テニスコートで子供たちを見守る、お母様の明子さんから、こんなお話を聞きました。

坂口さん一家は、以前は厚木市に住んでいたそうです。ところが竜太郎さんが小学校に進学するとき、市内の小学校から「前例がない」と、登校や下校、トイレに行くのにも両親が付き添うことが求められたそうです。「車いすに乗っていること以外は健常児と変わりないのに」と、ご両親は市外でもっと柔軟に障がい児を受け入れてくれる小学校を探すことにしました。たまたま見つけた浦安市の小学校に見学に行ったところ、「ぜひいらっしゃい!」と校長先生が快く迎えてくれ、それからその周辺で家を探して、という順序で引越しに踏み切ったそうです。浦安市の小学校では初日から竜太郎さんひとりで登校することが認められ、自立心を育てられたといいます。

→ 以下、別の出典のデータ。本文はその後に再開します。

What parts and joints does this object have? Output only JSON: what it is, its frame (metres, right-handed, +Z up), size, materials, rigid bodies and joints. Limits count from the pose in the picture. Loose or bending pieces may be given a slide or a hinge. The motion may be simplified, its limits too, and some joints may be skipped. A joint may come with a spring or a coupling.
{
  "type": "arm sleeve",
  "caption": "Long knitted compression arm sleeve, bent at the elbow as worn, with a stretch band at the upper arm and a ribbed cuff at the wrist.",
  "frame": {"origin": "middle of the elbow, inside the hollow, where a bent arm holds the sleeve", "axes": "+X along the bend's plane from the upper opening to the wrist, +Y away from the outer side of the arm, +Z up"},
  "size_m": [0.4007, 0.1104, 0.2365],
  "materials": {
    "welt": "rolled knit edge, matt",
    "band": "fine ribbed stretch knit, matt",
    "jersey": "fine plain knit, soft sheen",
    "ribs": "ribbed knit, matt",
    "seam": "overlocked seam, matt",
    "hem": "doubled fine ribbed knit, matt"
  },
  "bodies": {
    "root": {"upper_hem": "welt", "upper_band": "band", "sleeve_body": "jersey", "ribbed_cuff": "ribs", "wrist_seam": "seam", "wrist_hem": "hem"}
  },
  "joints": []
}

「車いすのママは孤立してしまうのよね。本当は自分から積極的に輪に入るくらいの気持ちでないと、健常者の子のママたちからは話かけづらいでしょ。私はどんどん自分から話しかけられる性格だったし、障がい者である竜太郎、健常者である颯之介のふたりの母親だから、両方の親の気持ちがわかるからよかったのかもしれない」と話す明子さんは、障がい者と健常者のママたちの架け橋の存在になっていたようです。

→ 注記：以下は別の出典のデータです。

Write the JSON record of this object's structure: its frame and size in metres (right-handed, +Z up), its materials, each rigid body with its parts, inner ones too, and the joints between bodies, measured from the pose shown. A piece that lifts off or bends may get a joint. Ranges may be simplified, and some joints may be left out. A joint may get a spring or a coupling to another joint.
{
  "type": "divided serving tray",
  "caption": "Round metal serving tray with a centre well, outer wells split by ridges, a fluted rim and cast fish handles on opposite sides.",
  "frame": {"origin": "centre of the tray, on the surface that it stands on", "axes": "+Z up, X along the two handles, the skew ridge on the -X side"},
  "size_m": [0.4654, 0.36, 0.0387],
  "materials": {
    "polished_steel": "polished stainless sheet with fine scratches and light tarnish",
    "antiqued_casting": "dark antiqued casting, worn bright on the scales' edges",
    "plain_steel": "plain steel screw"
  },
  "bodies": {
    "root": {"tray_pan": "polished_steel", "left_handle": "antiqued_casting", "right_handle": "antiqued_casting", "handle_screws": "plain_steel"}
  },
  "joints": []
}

剛さんが代表理事を務める一般社団法人 日本車いすスポーツ協会のジュニアキャンプでは、小さな子供たちも参加し、車いすの子供、親同士の交流を深めていたといいます。「車いすの子供を持つ親同士が交流することで、ママたちがよく話すようになった。そうやってママたちが明るくなると、自然と健常者のママたちとも気軽に話せるようになるのよね。」とニコニコと話す明子さん。

坂口一家が起こした、ジュニア車いすテニスのムーブメントの輪はどんどん広がっています。明子さんがお話されていたように、車いすの子供を持つ親が明るくなり、健常者の親と自然と会話できたり、共に遊べるようになることが、このムーブメントの最終地点なのではないでしょうか。